America’s Oldest Subway

The rickety and obnoxiously large moving-truck sat in the Penske parking lot as Katie and I walked away. “It’s just a truck,” I thought to myself. But really it wasn’t “just” any truck because it was our last truck – in fact, it was the last personal vehicle that Katie and I will have for some time now. That truck was the last thread tying us to our former lives of blissful, satisfying personal transportation (though, I’m really trying to find a nice, cheap scooter, because that would just be AWESOME! *side note: Larry Crowne was a fantastic movie!)

The backstory is, Katie and I sold both our vehicles in order to fund our move to Boston – a decision we made, knowing Boston’s extensive public transportation system. So instead of the Kia, I’ll be taking America’s oldest subway, the Green-line of the T Subway System, to-and-from BU’s campus everyday. To be more specific, the Tremont Street Subway is the oldest subway tunnel in North America (as confirmed on Wikipedia).

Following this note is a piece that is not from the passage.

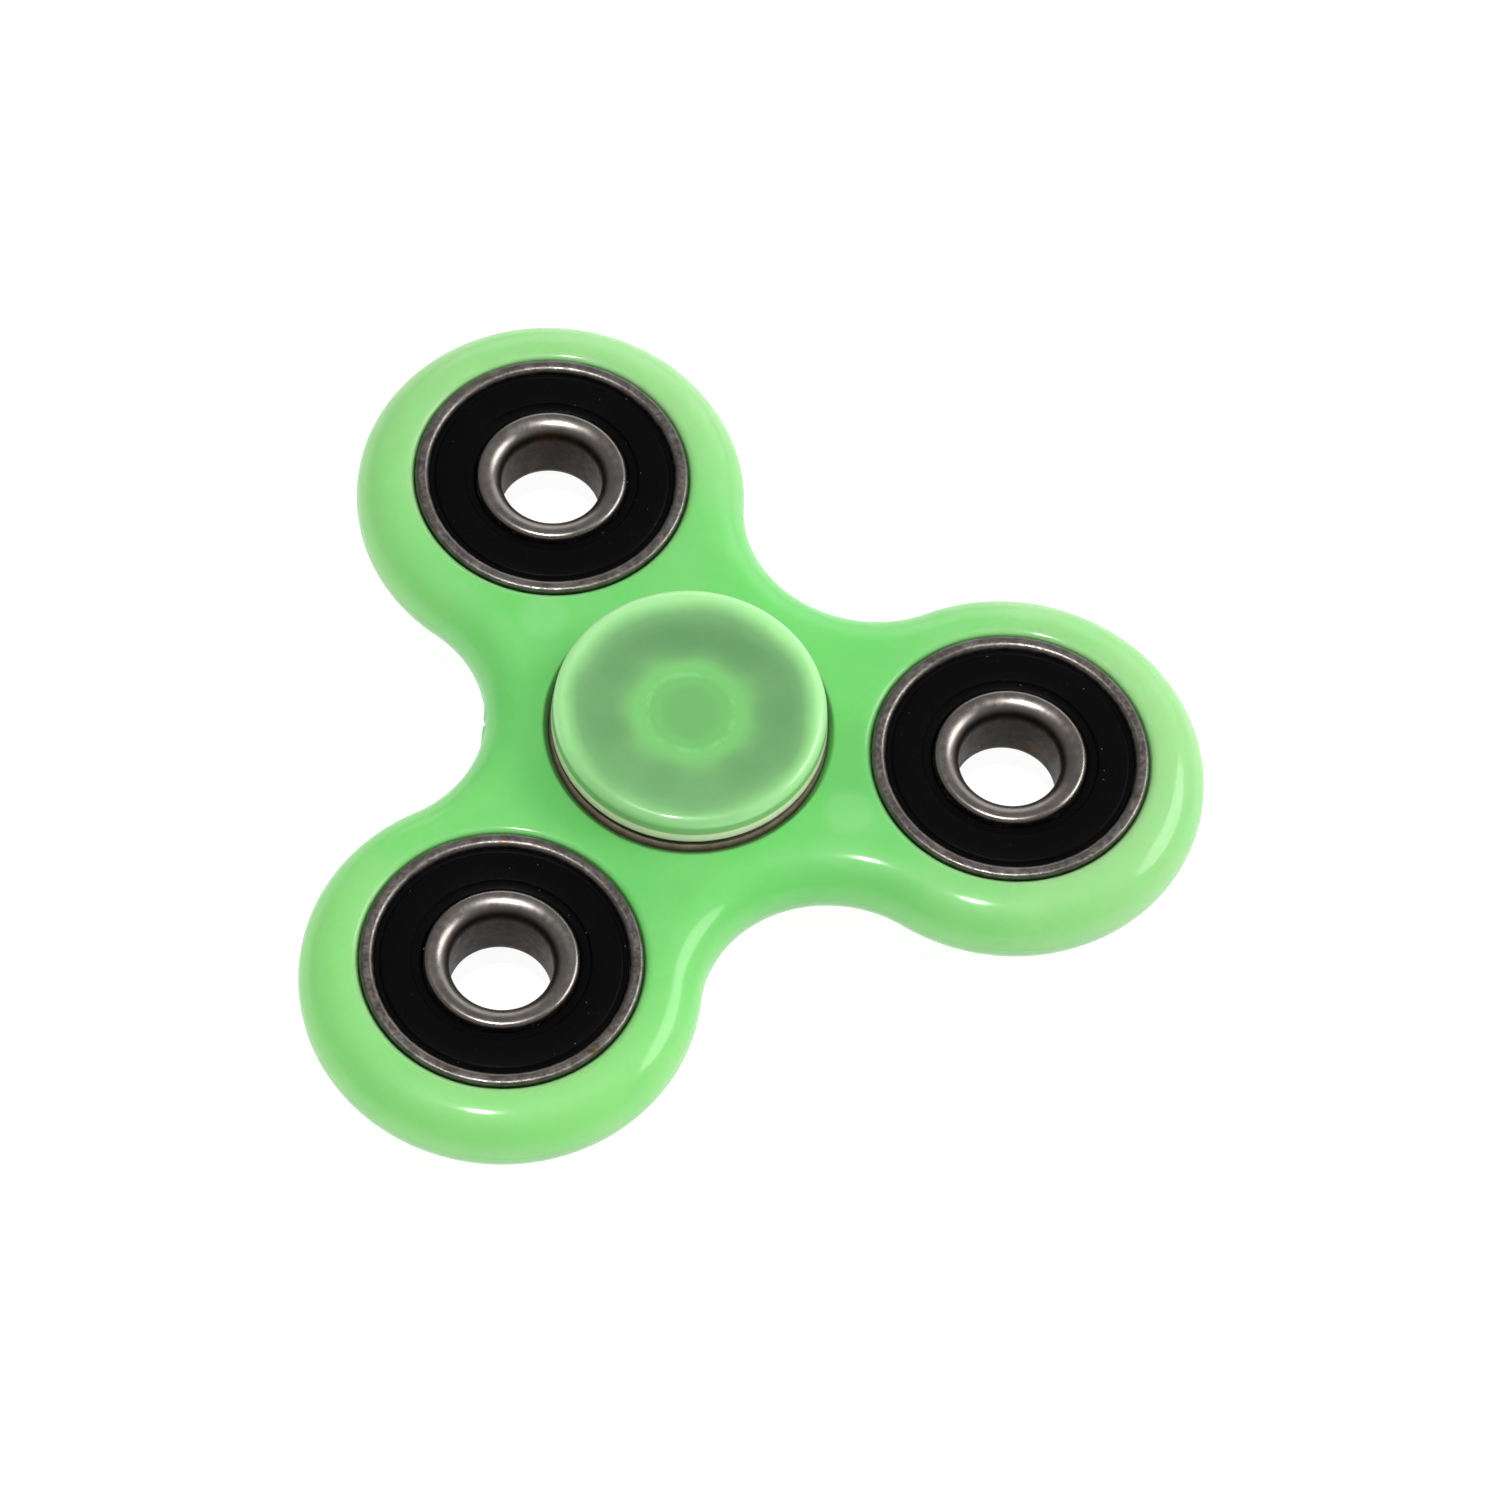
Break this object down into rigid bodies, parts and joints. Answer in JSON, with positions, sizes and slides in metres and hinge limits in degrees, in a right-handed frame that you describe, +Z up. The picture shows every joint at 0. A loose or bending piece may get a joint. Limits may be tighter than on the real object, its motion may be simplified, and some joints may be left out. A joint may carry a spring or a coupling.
{
  "type": "fidget spinner",
  "caption": "Three-lobed fidget spinner: a moulded body that spins on an open ball bearing between two finger caps, with a sealed ball bearing in each lobe as a weight.",
  "frame": {"origin": "centre of the bottom cap's resting face, on the spin axis", "axes": "+Z up the spin axis, +X towards the middle of one lobe"},
  "size_m": [0.0696, 0.0756, 0.0136],
  "materials": {
    "body_plastic": "gloss",
    "cap_plastic": "gloss",
    "ring_steel": "satin",
    "ball_steel": "polished",
    "cage_steel": "satin",
    "seal_rubber": "satin"
  },
  "bodies": {
    "hub": {"cap_top": "cap_plastic", "cap_bottom": "cap_plastic", "centre_inner_ring": "ring_steel"},
    "rotor": {"spinner_body": "body_plastic", "centre_outer_ring": "ring_steel", "weight_1_outer_ring": "ring_steel", "weight_1_seal_top": "seal_rubber", "weight_1_seal_bottom": "seal_rubber", "weight_2_outer_ring": "ring_steel", "weight_2_seal_top": "seal_rubber", "weight_2_seal_bottom": "seal_rubber", "weight_3_outer_ring": "ring_steel", "weight_3_seal_top": "seal_rubber", "weight_3_seal_bottom": "seal_rubber"},
    "centre_cage": {"centre_cage_upper": "cage_steel", "centre_cage_lower": "cage_steel", "centre_cage_rivets": "cage_steel"},
    "centre_ball_1": {"centre_ball_1": "ball_steel"},
    "centre_ball_2": {"centre_ball_2": "ball_steel"},
    "centre_ball_3": {"centre_ball_3": "ball_steel"},
    "centre_ball_4": {"centre_ball_4": "ball_steel"},
    "centre_ball_5": {"centre_ball_5": "ball_steel"},
    "centre_ball_6": {"centre_ball_6": "ball_steel"},
    "centre_ball_7": {"centre_ball_7": "ball_steel"},
    "weight_1_inner": {"weight_1_inner_ring": "ring_steel"},
    "weight_1_cage": {"weight_1_cage_upper": "cage_steel", "weight_1_cage_lower": "cage_steel", "weight_1_cage_rivets": "cage_steel"},
    "weight_1_ball_1": {"weight_1_ball_1": "ball_steel"},
    "weight_1_ball_2": {"weight_1_ball_2": "ball_steel"},
    "weight_1_ball_3": {"weight_1_ball_3": "ball_steel"},
    "weight_1_ball_4": {"weight_1_ball_4": "ball_steel"},
    "weight_1_ball_5": {"weight_1_ball_5": "ball_steel"},
    "weight_1_ball_6": {"weight_1_ball_6": "ball_steel"},
    "weight_1_ball_7": {"weight_1_ball_7": "ball_steel"},
    "weight_2_inner": {"weight_2_inner_ring": "ring_steel"},
    "weight_2_cage": {"weight_2_cage_upper": "cage_steel", "weight_2_cage_lower": "cage_steel", "weight_2_cage_rivets": "cage_steel"},
    "weight_2_ball_1": {"weight_2_ball_1": "ball_steel"},
    "weight_2_ball_2": {"weight_2_ball_2": "ball_steel"},
    "weight_2_ball_3": {"weight_2_ball_3": "ball_steel"},
    "weight_2_ball_4": {"weight_2_ball_4": "ball_steel"},
    "weight_2_ball_5": {"weight_2_ball_5": "ball_steel"},
    "weight_2_ball_6": {"weight_2_ball_6": "ball_steel"},
    "weight_2_ball_7": {"weight_2_ball_7": "ball_steel"},
    "weight_3_inner": {"weight_3_inner_ring": "ring_steel"},
    "weight_3_cage": {"weight_3_cage_upper": "cage_steel", "weight_3_cage_lower": "cage_steel", "weight_3_cage_rivets": "cage_steel"},
    "weight_3_ball_1": {"weight_3_ball_1": "ball_steel"},
    "weight_3_ball_2": {"weight_3_ball_2": "ball_steel"},
    "weight_3_ball_3": {"weight_3_ball_3": "ball_steel"},
    "weight_3_ball_4": {"weight_3_ball_4": "ball_steel"},
    "weight_3_ball_5": {"weight_3_ball_5": "ball_steel"},
    "weight_3_ball_6": {"weight_3_ball_6": "ball_steel"},
    "weight_3_ball_7": {"weight_3_ball_7": "ball_steel"}
  },
  "joints": [
    {"name": "rotor_spin", "type": "hinge", "parent": "hub", "child": "rotor", "pos_m": [0, 0, 0.0068], "axis": [0, 0, 1], "continuous": true},
    {"name": "centre_cage_orbit", "type": "hinge", "parent": "hub", "child": "centre_cage", "pos_m": [0, 0, 0.0068], "axis": [0, 0, 1], "continuous": true},
    {"name": "centre_ball_1_roll", "type": "hinge", "parent": "centre_cage", "child": "centre_ball_1", "pos_m": [0.00551, 0.00509, 0.0068], "axis": [0, 0, 1], "continuous": true},
    {"name": "centre_ball_2_roll", "type": "hinge", "parent": "centre_cage", "child": "centre_ball_2", "pos_m": [-0.00054, 0.00748, 0.0068], "axis": [0, 0, 1], "continuous": true},
    {"name": "centre_ball_3_roll", "type": "hinge", "parent": "centre_cage", "child": "centre_ball_3", "pos_m": [-0.00619, 0.00424, 0.0068], "axis": [0, 0, 1], "continuous": true},
    {"name": "centre_ball_4_roll", "type": "hinge", "parent": "centre_cage", "child": "centre_ball_4", "pos_m": [-0.00717, -0.00219, 0.0068], "axis": [0, 0, 1], "continuous": true},
    {"name": "centre_ball_5_roll", "type": "hinge", "parent": "centre_cage", "child": "centre_ball_5", "pos_m": [-0.00276, -0.00697, 0.0068], "axis": [0, 0, 1], "continuous": true},
    {"name": "centre_ball_6_roll", "type": "hinge", "parent": "centre_cage", "child": "centre_ball_6", "pos_m": [0.00373, -0.00651, 0.0068], "axis": [0, 0, 1], "continuous": true},
    {"name": "centre_ball_7_roll", "type": "hinge", "parent": "centre_cage", "child": "centre_ball_7", "pos_m": [0.00741, -0.00114, 0.0068], "axis": [0, 0, 1], "continuous": true},
    {"name": "weight_1_spin", "type": "hinge", "parent": "rotor", "child": "weight_1_inner", "pos_m": [0.0255, 0, 0.0068], "axis": [0, 0, 1], "continuous": true},
    {"name": "weight_1_cage_orbit", "type": "hinge", "parent": "rotor", "child": "weight_1_cage", "pos_m": [0.0255, 0, 0.0068], "axis": [0, 0, 1], "continuous": true},
    {"name": "weight_1_ball_1_roll", "type": "hinge", "parent": "weight_1_cage", "child": "weight_1_ball_1", "pos_m": [0.03293, 0.00104, 0.0068], "axis": [0, 0, 1], "continuous": true},
    {"name": "weight_1_ball_2_roll", "type": "hinge", "parent": "weight_1_cage", "child": "weight_1_ball_2", "pos_m": [0.02931, 0.00646, 0.0068], "axis": [0, 0, 1], "continuous": true},
    {"name": "weight_1_ball_3_roll", "type": "hinge", "parent": "weight_1_cage", "child": "weight_1_ball_3", "pos_m": [0.02283, 0.00701, 0.0068], "axis": [0, 0, 1], "continuous": true},
    {"name": "weight_1_ball_4_roll", "type": "hinge", "parent": "weight_1_cage", "child": "weight_1_ball_4", "pos_m": [0.01836, 0.00228, 0.0068], "axis": [0, 0, 1], "continuous": true},
    {"name": "weight_1_ball_5_roll", "type": "hinge", "parent": "weight_1_cage", "child": "weight_1_ball_5", "pos_m": [0.01926, -0.00416, 0.0068], "axis": [0, 0, 1], "continuous": true},
    {"name": "weight_1_ball_6_roll", "type": "hinge", "parent": "weight_1_cage", "child": "weight_1_ball_6", "pos_m": [0.02487, -0.00747, 0.0068], "axis": [0, 0, 1], "continuous": true},
    {"name": "weight_1_ball_7_roll", "type": "hinge", "parent": "weight_1_cage", "child": "weight_1_ball_7", "pos_m": [0.03095, -0.00516, 0.0068], "axis": [0, 0, 1], "continuous": true},
    {"name": "weight_2_spin", "type": "hinge", "parent": "rotor", "child": "weight_2_inner", "pos_m": [-0.01275, 0.02208, 0.0068], "axis": [0, 0, 1], "continuous": true},
    {"name": "weight_2_cage_orbit", "type": "hinge", "parent": "rotor", "child": "weight_2_cage", "pos_m": [-0.01275, 0.02208, 0.0068], "axis": [0, 0, 1], "continuous": true},
    {"name": "weight_2_ball_1_roll", "type": "hinge", "parent": "weight_2_cage", "child": "weight_2_ball_1", "pos_m": [-0.01824, 0.0272, 0.0068], "axis": [0, 0, 1], "continuous": true},
    {"name": "weight_2_ball_2_roll", "type": "hinge", "parent": "weight_2_cage", "child": "weight_2_ball_2", "pos_m": [-0.02017, 0.02098, 0.0068], "axis": [0, 0, 1], "continuous": true},
    {"name": "weight_2_ball_3_roll", "type": "hinge", "parent": "weight_2_cage", "child": "weight_2_ball_3", "pos_m": [-0.01652, 0.0156, 0.0068], "axis": [0, 0, 1], "continuous": true},
    {"name": "weight_2_ball_4_roll", "type": "hinge", "parent": "weight_2_cage", "child": "weight_2_ball_4", "pos_m": [-0.01003, 0.0151, 0.0068], "axis": [0, 0, 1], "continuous": true},
    {"name": "weight_2_ball_5_roll", "type": "hinge", "parent": "weight_2_cage", "child": "weight_2_ball_5", "pos_m": [-0.00559, 0.01986, 0.0068], "axis": [0, 0, 1], "continuous": true},
    {"name": "weight_2_ball_6_roll", "type": "hinge", "parent": "weight_2_cage", "child": "weight_2_ball_6", "pos_m": [-0.00654, 0.02629, 0.0068], "axis": [0, 0, 1], "continuous": true},
    {"name": "weight_2_ball_7_roll", "type": "hinge", "parent": "weight_2_cage", "child": "weight_2_ball_7", "pos_m": [-0.01217, 0.02956, 0.0068], "axis": [0, 0, 1], "continuous": true},
    {"name": "weight_3_spin", "type": "hinge", "parent": "rotor", "child": "weight_3_inner", "pos_m": [-0.01275, -0.02208, 0.0068], "axis": [0, 0, 1], "continuous": true},
    {"name": "weight_3_cage_orbit", "type": "hinge", "parent": "rotor", "child": "weight_3_cage", "pos_m": [-0.01275, -0.02208, 0.0068], "axis": [0, 0, 1], "continuous": true},
    {"name": "weight_3_ball_1_roll", "type": "hinge", "parent": "weight_3_cage", "child": "weight_3_ball_1", "pos_m": [-0.01519, -0.02917, 0.0068], "axis": [0, 0, 1], "continuous": true},
    {"name": "weight_3_ball_2_roll", "type": "hinge", "parent": "weight_3_cage", "child": "weight_3_ball_2", "pos_m": [-0.00873, -0.02841, 0.0068], "axis": [0, 0, 1], "continuous": true},
    {"name": "weight_3_ball_3_roll", "type": "hinge", "parent": "weight_3_cage", "child": "weight_3_ball_3", "pos_m": [-0.00529, -0.02289, 0.0068], "axis": [0, 0, 1], "continuous": true},
    {"name": "weight_3_ball_4_roll", "type": "hinge", "parent": "weight_3_cage", "child": "weight_3_ball_4", "pos_m": [-0.00747, -0.01675, 0.0068], "axis": [0, 0, 1], "continuous": true},
    {"name": "weight_3_ball_5_roll", "type": "hinge", "parent": "weight_3_cage", "child": "weight_3_ball_5", "pos_m": [-0.01363, -0.01464, 0.0068], "axis": [0, 0, 1], "continuous": true},
    {"name": "weight_3_ball_6_roll", "type": "hinge", "parent": "weight_3_cage", "child": "weight_3_ball_6", "pos_m": [-0.01912, -0.01813, 0.0068], "axis": [0, 0, 1], "continuous": true},
    {"name": "weight_3_ball_7_roll", "type": "hinge", "parent": "weight_3_cage", "child": "weight_3_ball_7", "pos_m": [-0.01982, -0.0246, 0.0068], "axis": [0, 0, 1], "continuous": true}
  ],
  "couplings": [
    {"joint": "centre_cage_orbit", "follows": "rotor_spin", "ratio": 0.6323},
    {"joint": "centre_ball_1_roll", "follows": "rotor_spin", "ratio": 1.7573},
    {"joint": "centre_ball_2_roll", "follows": "rotor_spin", "ratio": 1.7573},
    {"joint": "centre_ball_3_roll", "follows": "rotor_spin", "ratio": 1.7573},
    {"joint": "centre_ball_4_roll", "follows": "rotor_spin", "ratio": 1.7573},
    {"joint": "centre_ball_5_roll", "follows": "rotor_spin", "ratio": 1.7573},
    {"joint": "centre_ball_6_roll", "follows": "rotor_spin", "ratio": 1.7573},
    {"joint": "centre_ball_7_roll", "follows": "rotor_spin", "ratio": 1.7573},
    {"joint": "weight_1_cage_orbit", "follows": "weight_1_spin", "ratio": 0.3677},
    {"joint": "weight_1_ball_1_roll", "follows": "weight_1_spin", "ratio": -1.7573},
    {"joint": "weight_1_ball_2_roll", "follows": "weight_1_spin", "ratio": -1.7573},
    {"joint": "weight_1_ball_3_roll", "follows": "weight_1_spin", "ratio": -1.7573},
    {"joint": "weight_1_ball_4_roll", "follows": "weight_1_spin", "ratio": -1.7573},
    {"joint": "weight_1_ball_5_roll", "follows": "weight_1_spin", "ratio": -1.7573},
    {"joint": "weight_1_ball_6_roll", "follows": "weight_1_spin", "ratio": -1.7573},
    {"joint": "weight_1_ball_7_roll", "follows": "weight_1_spin", "ratio": -1.7573},
    {"joint": "weight_2_cage_orbit", "follows": "weight_2_spin", "ratio": 0.3677},
    {"joint": "weight_2_ball_1_roll", "follows": "weight_2_spin", "ratio": -1.7573},
    {"joint": "weight_2_ball_2_roll", "follows": "weight_2_spin", "ratio": -1.7573},
    {"joint": "weight_2_ball_3_roll", "follows": "weight_2_spin", "ratio": -1.7573},
    {"joint": "weight_2_ball_4_roll", "follows": "weight_2_spin", "ratio": -1.7573},
    {"joint": "weight_2_ball_5_roll", "follows": "weight_2_spin", "ratio": -1.7573},
    {"joint": "weight_2_ball_6_roll", "follows": "weight_2_spin", "ratio": -1.7573},
    {"joint": "weight_2_ball_7_roll", "follows": "weight_2_spin", "ratio": -1.7573},
    {"joint": "weight_3_cage_orbit", "follows": "weight_3_spin", "ratio": 0.3677},
    {"joint": "weight_3_ball_1_roll", "follows": "weight_3_spin", "ratio": -1.7573},
    {"joint": "weight_3_ball_2_roll", "follows": "weight_3_spin", "ratio": -1.7573},
    {"joint": "weight_3_ball_3_roll", "follows": "weight_3_spin", "ratio": -1.7573},
    {"joint": "weight_3_ball_4_roll", "follows": "weight_3_spin", "ratio": -1.7573},
    {"joint": "weight_3_ball_5_roll", "follows": "weight_3_spin", "ratio": -1.7573},
    {"joint": "weight_3_ball_6_roll", "follows": "weight_3_spin", "ratio": -1.7573},
    {"joint": "weight_3_ball_7_roll", "follows": "weight_3_spin", "ratio": -1.7573}
  ]
}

This will be one of the largest adjustments to our lifestyle, but Katie and I are excited for it. I’ve always used my time in the car for deep-thinking or for practicing my vocal range – a perfect place where no one can hear me, only, passersby wonder who and what I’m shouting at. Surely, my singing career will suffer. But for the most part, this will be a positive change. However, this is not the first, nor is it the last, dramatic change in our lives. There is at least one more huge lifestyle change coming into our lives shortly (and no, as much as that makes it sound like we’re pregnant, let me assure you: we’re not). No, what I’m hinting at is that Katie and I will be living with four other masters students beginning September 1st, an intentional community. But more on that in the weeks to come…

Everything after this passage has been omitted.